The cost of not performing well against an edge case can be as trivial as losing an engagement or the air frame or as bad as shooting down a neutral air liner or bombing a village at peacetime.
2. Drones still doesn't negate the costly requirements that makes a superior aircraft. You still have sensors, materials and software. They still need maintenance and updates (particularly software). A highly capable drone still won't be more numerous or that much cheaper than a manned aircraft and as it sits right now, given the state of command and control, you still won't squeeze nearly as much performance out of an UAV.
3. Lastly, you still need stand in, real time sensors especially when your major communication nodes are going to not always be accessible. As good as generative AI is, it's still not going to be capable of rapidly and adaptively employing counter tactics that doesn't fall within its general cases. Which means the most effective strategies are going to be guaranteed by direct, un-jammable communications to human controlled aircraft within, say a laser data-link's range.
The more likely use cases for CCAs or any autonomous UAVs are something like:
1. The CCA gets told to go somewhere to attack something and leave the maneuver and positioning to the onboard autonomy
2. The CCA searches and acquires targets that are synthesized into a broad picture, the human decides on which targets are cleared to be engaged, and the CCA mob decides which one has the right speed, position, and load out to go get the task done while which ones are going to be performing the support for the attackers.

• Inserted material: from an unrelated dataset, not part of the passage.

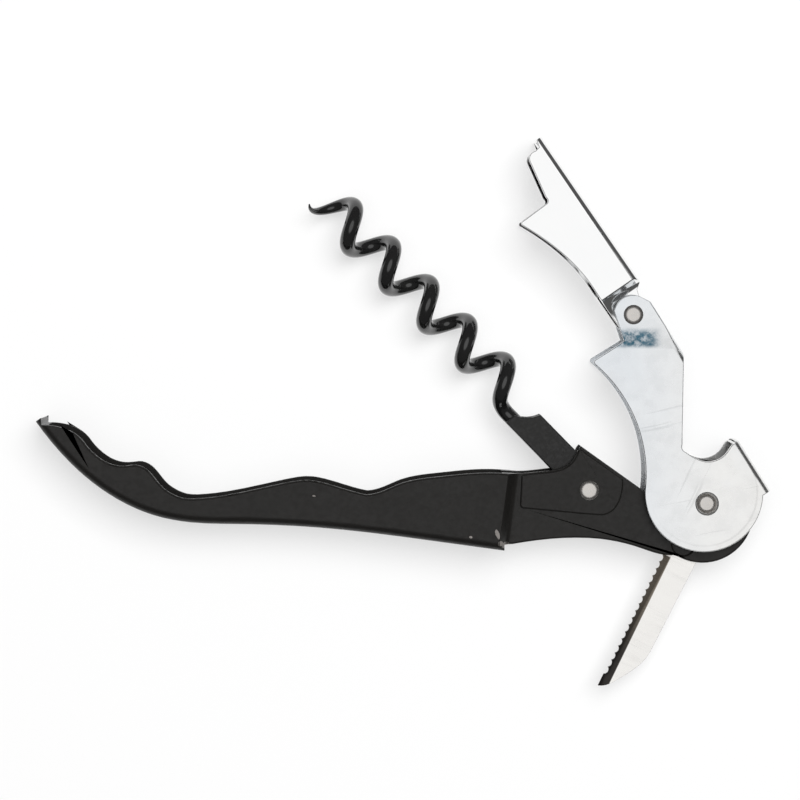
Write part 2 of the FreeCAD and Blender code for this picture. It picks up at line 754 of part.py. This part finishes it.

3. In very very rare cases with highly limited rules of engagement / geographic areas, a pack of CCAs can be sent in and let lose on whatever is moving without any human oversight - say a particular strait between an island and a mainland. Do note that if you aren't able to get into contact with that group of CCAs beyond that point, they very well might do horrifying things that you didn't plan for. If one of your manned aircraft has a malfunctioning IFF transponder and you've driven into a roving hoard of CCAs, well - tough luck for you then.